Ces dernières années, l’exercice du pouvoir en Turquie s’est relativement durci sous le mandat de Recep Tayyip Erdo?an, l’actuel premier ministre. Celui-ci est critiqué pour sa dérive autoritaire, en témoigne la manière dont il a géré les manifestations du parc Gezi dans le quartier de Taksim à Istanbul ou encore les critiques récurrentes dont il fait l’objet à propos d’un éventuel agenda caché visant à islamiser le pays.
Ce glissement se retrouve aussi au niveau d’Internet, même si les restrictions visant le réseau des réseaux sont historiquement antérieures aux évènements décrits ci-dessus.
YouTube a par exemple été bloqué à plusieurs reprises (en mars 2007 par exemple, avant d’être ré-autorisé deux jours plus tard, mais aussi en septembre 2007, avant d’être débloqué trois ans après), malgré les protestations du site américain, qui a finalement jeté l’éponge.
D’autres sites ont aussi été bannis, qu’il s’agisse d’hébergeurs spécialisés, de certains mots-clés ou de sites plus classiques, mais dont le contenu peut avoir une signification politique importante dans un pays fortement marqué par la religion.
Les »initiatives » du pouvoir turc contre Internet ne sont évidemment pas passées inaperçues à l’étranger. Reporters Sans Frontières a par exemple classé la Turquie dans la liste des pays problématiques (tout comme l’Australie, la Corée du Sud ou la France, soit dit en passant). De son côté, Google, via son rapport de transparence, note une explosion des demandes (+966 %) en provenance du pays.
Dernier signe de la dérive du gouvernement turc, l’adoption ce mercredi par la représentation nationale d’un projet de loi (donc proposé par l’exécutif) confiant des pouvoirs étendus à l’administration pour contrôler et censurer Internet. Au nom de la protection des mineurs, du respect de la vie privée et de la défense de certaines valeurs, la Turquie étend ainsi ses possibilités de blocage extra-judiciaire.
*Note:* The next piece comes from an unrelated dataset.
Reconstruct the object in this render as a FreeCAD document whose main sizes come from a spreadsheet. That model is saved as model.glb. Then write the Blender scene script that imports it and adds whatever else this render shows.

Évidemment, le résultat du vote du parlement turc a fait réagir l’Union européenne. Un porte-parole de la Commission a exprimé la « forte préoccupation » de cette dernière et invité les élus à réviser la loi, présentée comme attentatoire à la liberté d’expression, afin qu’elle corresponde « aux standards de l’Union européenne« . Même son de cloche du côté de Neelie Kroes, dans un tweet :
#Turkey blocking even more websites. I never want that to be possible in #EU – we need to agree #NetNeutrality law http://t.co/KlkI96G1Pz
— Neelie Kroes (@NeelieKroesEU) 6 Février 2014
Reste une question : l’Union européenne peut-elle convaincre la Turquie de renoncer à sa nouvelle législation ? Tout dépend de ce qu’elle mettra dans la balance. Cela pourrait être le processus d’adhésion de la Turquie à l’UE, qui est en cours. Cette piste avait déjà été suggérée en 2011 par une eurodéputée néerlandaise. Il s’agissait de conditionner l’entrée dans l’UE à l’exigence d’un Internet libre.